### Given instruction
Set down exactly, please, each line from the one containing "Continue the build123d" through the one containing "values: input or", both lines included, and no other line.
Start
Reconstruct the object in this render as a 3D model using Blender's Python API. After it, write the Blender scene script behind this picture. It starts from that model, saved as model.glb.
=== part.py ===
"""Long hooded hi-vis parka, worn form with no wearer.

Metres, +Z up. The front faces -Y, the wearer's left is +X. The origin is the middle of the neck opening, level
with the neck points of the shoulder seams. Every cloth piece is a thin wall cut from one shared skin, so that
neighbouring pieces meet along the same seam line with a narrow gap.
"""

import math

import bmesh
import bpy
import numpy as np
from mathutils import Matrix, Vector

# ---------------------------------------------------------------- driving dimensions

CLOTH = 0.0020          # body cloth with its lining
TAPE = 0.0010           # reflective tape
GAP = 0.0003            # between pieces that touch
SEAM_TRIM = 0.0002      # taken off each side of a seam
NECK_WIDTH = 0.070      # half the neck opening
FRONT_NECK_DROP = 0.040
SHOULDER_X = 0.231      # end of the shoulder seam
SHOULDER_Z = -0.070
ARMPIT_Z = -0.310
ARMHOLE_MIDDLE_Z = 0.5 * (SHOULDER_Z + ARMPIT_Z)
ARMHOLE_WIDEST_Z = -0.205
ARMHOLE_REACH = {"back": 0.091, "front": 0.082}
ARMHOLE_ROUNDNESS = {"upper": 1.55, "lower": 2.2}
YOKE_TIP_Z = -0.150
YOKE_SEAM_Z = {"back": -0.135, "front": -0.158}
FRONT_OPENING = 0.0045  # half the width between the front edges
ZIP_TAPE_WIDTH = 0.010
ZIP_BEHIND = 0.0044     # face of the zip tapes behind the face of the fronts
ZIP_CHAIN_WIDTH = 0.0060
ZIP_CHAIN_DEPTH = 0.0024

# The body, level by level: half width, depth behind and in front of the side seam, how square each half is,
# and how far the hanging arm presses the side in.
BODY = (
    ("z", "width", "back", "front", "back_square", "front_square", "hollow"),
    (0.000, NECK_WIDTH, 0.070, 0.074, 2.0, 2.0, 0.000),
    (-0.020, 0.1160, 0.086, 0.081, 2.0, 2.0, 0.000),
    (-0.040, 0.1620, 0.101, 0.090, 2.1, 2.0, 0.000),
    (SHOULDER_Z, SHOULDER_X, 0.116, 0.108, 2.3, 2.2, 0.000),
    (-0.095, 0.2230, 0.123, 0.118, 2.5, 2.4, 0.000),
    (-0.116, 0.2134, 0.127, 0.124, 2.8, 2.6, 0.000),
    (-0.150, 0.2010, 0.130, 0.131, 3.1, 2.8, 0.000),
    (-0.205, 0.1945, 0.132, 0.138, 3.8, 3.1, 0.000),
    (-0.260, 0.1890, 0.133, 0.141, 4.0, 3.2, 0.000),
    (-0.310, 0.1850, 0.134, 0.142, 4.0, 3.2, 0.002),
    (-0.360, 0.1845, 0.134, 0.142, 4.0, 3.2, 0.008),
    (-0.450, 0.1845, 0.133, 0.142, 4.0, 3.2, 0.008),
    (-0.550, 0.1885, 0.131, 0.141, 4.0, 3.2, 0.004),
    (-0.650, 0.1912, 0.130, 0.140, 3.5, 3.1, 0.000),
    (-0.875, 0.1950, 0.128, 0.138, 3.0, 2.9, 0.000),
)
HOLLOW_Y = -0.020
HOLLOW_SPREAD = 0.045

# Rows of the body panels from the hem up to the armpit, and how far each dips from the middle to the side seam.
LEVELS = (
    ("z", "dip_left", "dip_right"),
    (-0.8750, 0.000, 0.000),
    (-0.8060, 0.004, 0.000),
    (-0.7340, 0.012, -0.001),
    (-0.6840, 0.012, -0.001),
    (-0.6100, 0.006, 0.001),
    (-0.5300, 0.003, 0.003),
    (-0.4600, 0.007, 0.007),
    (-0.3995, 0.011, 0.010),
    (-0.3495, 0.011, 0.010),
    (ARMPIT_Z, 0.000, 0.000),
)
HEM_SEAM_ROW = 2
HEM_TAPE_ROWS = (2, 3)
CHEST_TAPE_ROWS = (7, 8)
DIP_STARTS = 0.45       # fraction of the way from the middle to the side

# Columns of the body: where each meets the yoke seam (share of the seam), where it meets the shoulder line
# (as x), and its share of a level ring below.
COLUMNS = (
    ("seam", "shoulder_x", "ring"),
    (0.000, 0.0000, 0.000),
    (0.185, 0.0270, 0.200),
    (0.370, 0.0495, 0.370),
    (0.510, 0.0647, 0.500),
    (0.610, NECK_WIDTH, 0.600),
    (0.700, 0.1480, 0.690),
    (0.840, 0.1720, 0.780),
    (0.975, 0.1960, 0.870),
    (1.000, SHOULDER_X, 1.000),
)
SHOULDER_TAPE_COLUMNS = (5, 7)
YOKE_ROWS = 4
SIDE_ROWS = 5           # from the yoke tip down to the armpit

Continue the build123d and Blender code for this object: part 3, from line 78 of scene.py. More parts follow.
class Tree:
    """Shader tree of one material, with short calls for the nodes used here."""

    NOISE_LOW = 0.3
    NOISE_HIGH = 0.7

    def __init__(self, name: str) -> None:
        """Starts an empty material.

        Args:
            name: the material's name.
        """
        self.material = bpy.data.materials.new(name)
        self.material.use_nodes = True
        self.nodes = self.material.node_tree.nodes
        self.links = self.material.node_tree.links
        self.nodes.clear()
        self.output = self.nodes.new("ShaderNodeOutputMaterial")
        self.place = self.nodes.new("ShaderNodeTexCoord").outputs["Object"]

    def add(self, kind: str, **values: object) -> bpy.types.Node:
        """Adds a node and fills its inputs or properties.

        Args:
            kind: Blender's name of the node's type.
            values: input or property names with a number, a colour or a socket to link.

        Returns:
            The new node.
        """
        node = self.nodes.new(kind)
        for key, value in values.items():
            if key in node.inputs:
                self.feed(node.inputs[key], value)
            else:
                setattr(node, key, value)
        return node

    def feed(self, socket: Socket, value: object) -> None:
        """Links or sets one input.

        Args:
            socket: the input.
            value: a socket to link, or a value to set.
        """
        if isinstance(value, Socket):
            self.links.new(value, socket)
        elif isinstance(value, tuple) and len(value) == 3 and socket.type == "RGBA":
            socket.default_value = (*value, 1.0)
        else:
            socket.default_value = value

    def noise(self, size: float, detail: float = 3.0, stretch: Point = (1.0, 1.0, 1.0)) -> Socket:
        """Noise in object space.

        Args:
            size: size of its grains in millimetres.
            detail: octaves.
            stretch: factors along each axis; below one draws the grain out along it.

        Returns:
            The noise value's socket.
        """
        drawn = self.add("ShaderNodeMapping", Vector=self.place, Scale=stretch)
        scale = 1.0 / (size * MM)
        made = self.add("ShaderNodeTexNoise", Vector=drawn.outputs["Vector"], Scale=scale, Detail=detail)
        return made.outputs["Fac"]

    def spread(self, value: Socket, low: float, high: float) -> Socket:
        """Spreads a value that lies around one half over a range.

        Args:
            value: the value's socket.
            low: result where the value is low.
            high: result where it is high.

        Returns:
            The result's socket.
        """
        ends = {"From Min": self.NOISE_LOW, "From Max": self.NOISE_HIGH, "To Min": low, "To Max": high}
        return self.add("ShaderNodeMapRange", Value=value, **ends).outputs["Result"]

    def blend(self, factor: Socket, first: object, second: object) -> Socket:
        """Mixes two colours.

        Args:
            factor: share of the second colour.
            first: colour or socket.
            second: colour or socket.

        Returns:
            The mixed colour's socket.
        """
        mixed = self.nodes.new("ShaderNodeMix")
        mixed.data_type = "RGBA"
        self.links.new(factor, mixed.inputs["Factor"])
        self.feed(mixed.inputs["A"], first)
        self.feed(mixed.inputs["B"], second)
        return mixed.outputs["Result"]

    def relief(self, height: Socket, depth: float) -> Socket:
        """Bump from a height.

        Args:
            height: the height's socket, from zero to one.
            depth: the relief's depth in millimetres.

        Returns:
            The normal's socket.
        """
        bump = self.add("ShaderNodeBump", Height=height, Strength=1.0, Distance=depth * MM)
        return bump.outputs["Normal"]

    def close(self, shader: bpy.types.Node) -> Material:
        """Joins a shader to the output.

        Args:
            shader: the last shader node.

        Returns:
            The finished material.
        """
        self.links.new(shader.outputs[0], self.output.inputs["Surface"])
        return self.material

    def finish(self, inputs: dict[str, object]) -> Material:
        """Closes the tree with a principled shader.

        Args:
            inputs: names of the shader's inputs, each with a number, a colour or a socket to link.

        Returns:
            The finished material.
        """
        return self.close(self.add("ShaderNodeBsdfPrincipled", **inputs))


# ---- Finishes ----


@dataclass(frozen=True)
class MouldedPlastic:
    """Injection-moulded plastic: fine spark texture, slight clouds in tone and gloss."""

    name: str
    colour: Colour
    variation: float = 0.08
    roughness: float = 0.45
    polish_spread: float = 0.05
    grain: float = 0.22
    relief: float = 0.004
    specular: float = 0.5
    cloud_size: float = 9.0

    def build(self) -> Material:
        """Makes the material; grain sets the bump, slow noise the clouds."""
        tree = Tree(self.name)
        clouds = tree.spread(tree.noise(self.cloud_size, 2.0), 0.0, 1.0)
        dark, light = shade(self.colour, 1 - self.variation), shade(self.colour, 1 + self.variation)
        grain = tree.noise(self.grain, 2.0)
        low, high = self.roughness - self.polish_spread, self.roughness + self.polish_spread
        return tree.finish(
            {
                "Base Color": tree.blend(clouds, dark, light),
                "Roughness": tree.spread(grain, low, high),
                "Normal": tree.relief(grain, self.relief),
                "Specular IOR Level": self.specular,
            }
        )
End
Start
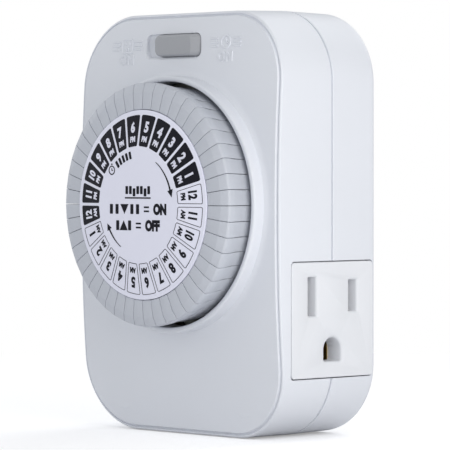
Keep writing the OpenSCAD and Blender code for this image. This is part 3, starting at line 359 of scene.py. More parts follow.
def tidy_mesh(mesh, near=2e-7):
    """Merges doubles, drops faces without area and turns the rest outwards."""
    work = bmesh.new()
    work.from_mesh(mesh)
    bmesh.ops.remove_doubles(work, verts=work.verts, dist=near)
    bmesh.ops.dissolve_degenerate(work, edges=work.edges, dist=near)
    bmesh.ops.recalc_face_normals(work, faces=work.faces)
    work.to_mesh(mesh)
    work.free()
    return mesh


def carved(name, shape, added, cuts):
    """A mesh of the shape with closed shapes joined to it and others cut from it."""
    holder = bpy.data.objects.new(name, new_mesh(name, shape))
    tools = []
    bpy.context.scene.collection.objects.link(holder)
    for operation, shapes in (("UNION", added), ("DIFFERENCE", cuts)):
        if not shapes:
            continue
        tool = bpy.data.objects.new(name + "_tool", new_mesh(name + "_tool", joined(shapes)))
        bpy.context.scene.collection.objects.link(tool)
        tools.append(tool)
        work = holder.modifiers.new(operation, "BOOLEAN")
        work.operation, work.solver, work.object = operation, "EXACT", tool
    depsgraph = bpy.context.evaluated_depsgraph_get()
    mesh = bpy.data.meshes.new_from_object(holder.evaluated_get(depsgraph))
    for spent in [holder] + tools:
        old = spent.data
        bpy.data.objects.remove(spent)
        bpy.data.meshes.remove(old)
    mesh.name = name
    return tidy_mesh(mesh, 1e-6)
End
### Problem solution
Continue the build123d and Blender code for this object: part 3, from line 78 of scene.py. More parts follow.
class Tree:
    """Shader tree of one material, with short calls for the nodes used here."""

    NOISE_LOW = 0.3
    NOISE_HIGH = 0.7

    def __init__(self, name: str) -> None:
        """Starts an empty material.

        Args:
            name: the material's name.
        """
        self.material = bpy.data.materials.new(name)
        self.material.use_nodes = True
        self.nodes = self.material.node_tree.nodes
        self.links = self.material.node_tree.links
        self.nodes.clear()
        self.output = self.nodes.new("ShaderNodeOutputMaterial")
        self.place = self.nodes.new("ShaderNodeTexCoord").outputs["Object"]

    def add(self, kind: str, **values: object) -> bpy.types.Node:
        """Adds a node and fills its inputs or properties.

        Args:
            kind: Blender's name of the node's type.
            values: input or property names with a number, a colour or a socket to link.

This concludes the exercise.